8. “I have old man eyebrows and I pluck them. I also get ear hair which I tweeze and have to trim. I am 24 years old…”

—Gavin, 24


9. “I think guys probably have a whole bunch of body issues that they don’t talk about cause they’re told body issues are for women. If you go into a gym locker room today you’ll see dudes don’t even undress until they’ve walked all the way to the showers are nervous to get dressed again without a towel tightly wrapped around their waists just in case somebody might see their pee pee. Older guys don’t worry about this stuff. You’ll see some 40 or 50-year-old just letting it all hang out while humming Foreigner and putting on his deodorant and this dude won’t think twice about carrying on a conversation with other people totally naked.

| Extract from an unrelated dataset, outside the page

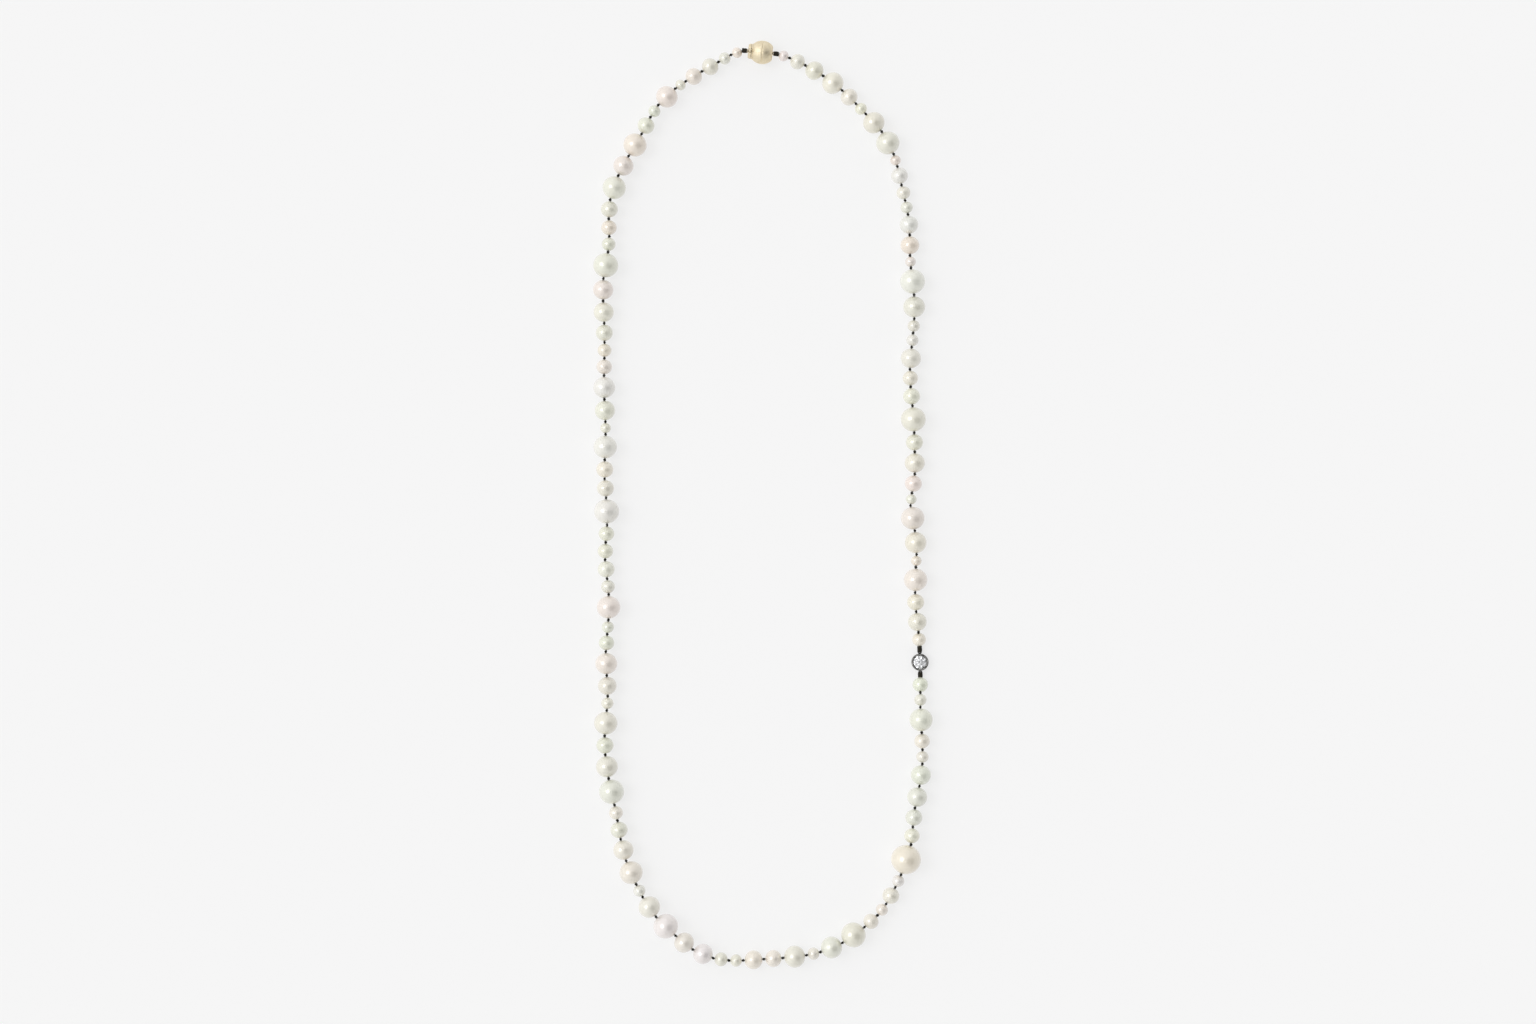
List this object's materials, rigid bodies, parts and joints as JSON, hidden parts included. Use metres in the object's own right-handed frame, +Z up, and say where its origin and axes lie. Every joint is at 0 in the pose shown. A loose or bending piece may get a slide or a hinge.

Yeah, guys have body issues now that they didn’t have before and I have no idea what’s caused it.”

—James, 32


10. “I’m short, not like minuscule but I’m short, 5’5″. I cannot tell you how many dates I’ve been on with women of average height who’ve looked at me with a kind of restrained disappointment that I wasn’t at least 6’3″ even though I never claimed to be. I can tell you the only women that I felt like didn’t care how tall I was were all over six feet. They know my pain.”

—Richard, 25


11. “I used to be the kind of kid that wore underwear under his swimming trunks. I was in the military and I can tell you that any body issues I had before I went in were chewed up, burned, and then burned again by the time I got out. After a month in the Army you’ve seen more naked men than in all of the eighteen years that came before.”

—Steven, 24


12. “Mine’s a bit different because my body looks great, I think. But I also work out almost every day and run every day. The thing with me is that I started doing all this because I have really terrible social anxiety and I figured that working out and looking good was easier than getting rid of the anxiety especially if I could overcome the hurdle of just forcing myself to go to a gym and work out in public. It’s helped me a lot and at least now when I get that nagging feeling that everyone is noticing me I know that what they see looks good and fit. I still have the anxiety though so you could say that my body is totally a way of compensating.”

—Hudson, 24


13. “My beard isn’t full. That probably sounds lame but I have enormous gaps in my beard that are super obvious. I used to worry that it was a testosterone problem or something because all the beards I saw were full for the most part. I even went to the doctor for a T test that came back normal. When the doctor heard my reason for being there, he, an older guy in his 50s, said it wasn’t anything worth worrying about and totally normal. It still bothers me though.”

—Jerry, 27


14. “I grew up watching action movies with huge muscle dudes. I always wanted to look like one of those guys but I was heavy (fat) and my whole family was the same way. They ate badly and so I ate badly. When I got older I definitely got into shape and I exercise daily but in my mind I’m still a fat kid with fat parents. Like, if I don’t go to the gym every day I have this image of myself as a young fat kid dreaming of being an action hero and shudder. It’s definitely something I’m always running from by working out. It might not be healthy mentally but I’m at least healthy physically. For me it’s a trade off.”

—Rick, 25


15. “I now realize that a lot of the body issues I had when I was a teenager weren’t body issues at all. I was skinny, I’m short, I’m not particularly good looking. All those things made me nitpick specific things about myself like my eyes, my nose, basically everything. I finally figured out that I didn’t have body issues, I had one big self image issue. I thought of myself as lame and ugly so I felt that way. It’s taken me years to get the confidence to care less and I also take care of myself so I know I’m doing my part for my health and looks.”